The key to any successfull flip is to maximize profit. Do NOT replace anything that doesnt need replacing. If the foam grips are in good condition leave them alone. Buyers of casual bikes like foam grips.

retyred 11-03-09 09:03 PM

Quote:

Originally Posted by miamijim (Post 9979252)
The key to any successfull flip is to maximize profit. Do NOT replace anything that doesnt need replacing. If the foam grips are in good condition leave them alone. Buyers of casual bikes like foam grips.

+1 :thumb:

jet sanchEz 11-04-09 10:22 AM

Is there any downside to the COD method of payment? I have been contacted about a bike and the buyer wants it shipped but can only pay cash, am I setting myself up to be scammed? What about as a buyer in the COD transaction, could I get scammed by a seller? Thanks.

miamijim 11-04-09 11:42 AM

Quote:

Originally Posted by jet sanchEz (Post 9981973)
Is there any downside to the COD method of payment? I have been contacted about a bike and the buyer wants it shipped but can only pay cash, am I setting myself up to be scammed? What about as a buyer in the COD transaction, could I get scammed by a seller? Thanks.

Payment in full and cleared before delivery. I'll take any form of payment but its always cashed if its a check, or transfered out of my Paypal account before delivery.
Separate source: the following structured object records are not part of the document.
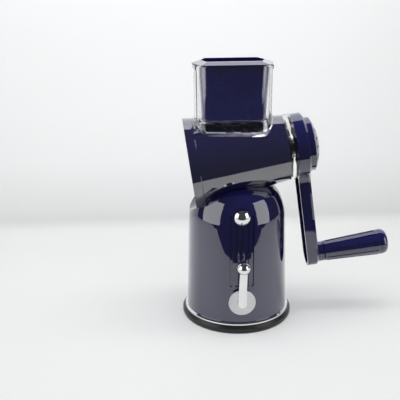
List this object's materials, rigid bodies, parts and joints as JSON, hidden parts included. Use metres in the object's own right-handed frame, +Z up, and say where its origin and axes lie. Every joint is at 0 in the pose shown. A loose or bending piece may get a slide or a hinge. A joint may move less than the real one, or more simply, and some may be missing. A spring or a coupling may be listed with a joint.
{
  "type": "rotary cabbage shredder",
  "caption": "Hand-cranked rotary cabbage shredder: domed suction base, tilted drum barrel, clear feed hopper with pusher, crank with loose grip and clamp knob.",
  "frame": {"origin": "middle of the rubber pad's underside on the table", "axes": "+X towards the crank, +Y away from the release button, +Z up"},
  "size_m": [0.2274, 0.1357, 0.2774],
  "materials": {
    "navy_plastic": "high-gloss deep indigo navy moulded plastic",
    "clear_plastic": "clear polished moulded plastic",
    "white_plastic": "white moulded plastic",
    "black_plastic": "plain black moulded plastic",
    "black_rubber": "smooth black rubber with a soft sheen",
    "chrome": "bright chrome plating",
    "steel": "plain stainless steel",
    "brass": "turned brass"
  },
  "bodies": {
    "body": {"base_shell": "navy_plastic", "trim_ring": "chrome", "suction_pad": "black_rubber", "base_plate": "black_plastic", "lever_escutcheon": "chrome", "barrel_shell": "navy_plastic", "feed_hopper": "clear_plastic", "end_bearing": "clear_plastic", "spindle_bush": "black_plastic"},
    "lever": {"suction_lever": "chrome", "lever_ball": "chrome", "cam_shaft": "steel", "lift_cam": "black_plastic"},
    "lift": {"pull_rod": "steel"},
    "button": {"release_button": "chrome", "latch_plate": "steel", "button_spring": "steel"},
    "crank": {"drum_cage": "white_plastic", "blade_panel_1": "steel", "blade_panel_2": "steel", "blade_panel_3": "steel", "drum_spindle": "steel", "thrust_washer": "black_plastic", "crank_arm": "navy_plastic", "grip_axle": "steel"},
    "knob": {"clamp_knob": "navy_plastic", "knob_insert": "brass"},
    "grip": {"grip_sleeve": "navy_plastic", "grip_cap": "navy_plastic"},
    "pusher": {"pusher": "navy_plastic"}
  },
  "joints": [
    {"name": "crank_turn", "type": "hinge", "parent": "body", "child": "crank", "pos_m": [0.04839, 0, 0.18488], "axis": [0.9897, 0, 0.1431], "continuous": true},
    {"name": "knob_turn", "type": "hinge", "parent": "crank", "child": "knob", "pos_m": [0.04839, 0, 0.18488], "axis": [0.9897, 0, 0.1431], "range_deg": [0, 1080]},
    {"name": "grip_spin", "type": "hinge", "parent": "crank", "child": "grip", "pos_m": [0.12544, 0, 0.07123], "axis": [0.9897, 0, 0.1431], "continuous": true},
    {"name": "pusher_lift", "type": "slide", "parent": "body", "child": "pusher", "axis": [0, 0, 1], "range_m": [0, 0.055]},
    {"name": "lever_turn", "type": "hinge", "parent": "body", "child": "lever", "pos_m": [0, 0, 0.035], "axis": [0, 1, 0], "range_deg": [0, 90]},
    {"name": "rod_lift", "type": "slide", "parent": "body", "child": "lift", "axis": [0, 0, 1], "range_m": [0, 0.003], "deforming": ["suction_pad"]},
    {"name": "button_press", "type": "slide", "parent": "body", "child": "button", "axis": [0, 1, 0], "range_m": [0, 0.003], "stiffness_N_per_m": 600, "deforming": ["button_spring"]}
  ],
  "couplings": [
    {"joint": "rod_lift", "follows": "lever_turn", "m_per_rad": 0.0019099}
  ]
}
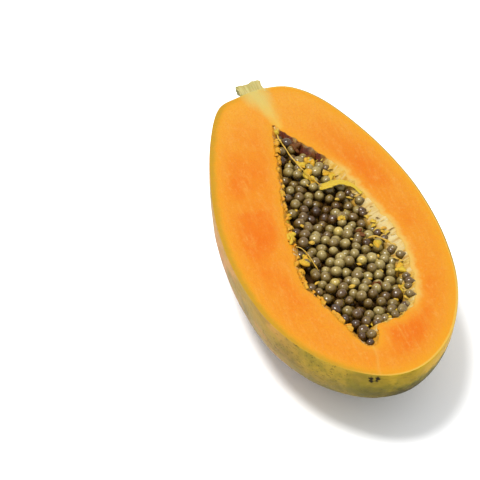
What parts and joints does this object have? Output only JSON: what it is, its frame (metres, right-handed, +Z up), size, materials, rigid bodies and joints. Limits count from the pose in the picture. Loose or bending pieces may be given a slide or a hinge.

jet sanchEz 11-04-09 05:21 PM

Yes, good thinking.

What about as a buyer? I have never received a COD package, I would assume that I just make sure everything inside is as it should be and then hand over the cash?

Iowegian 11-05-09 12:25 PM

Quote:

Originally Posted by jet sanchEz (Post 9984838)
Yes, good thinking.

What about as a buyer? I have never received a COD package, I would assume that I just make sure everything inside is as it should be and then hand over the cash?

Yep. Which can be hard if it's a bike and packaged correctly. The delivery guy will be standing there with his truck idling, not a great time for an inspection of all the parts inside the box. They usually will take a check or CC as well.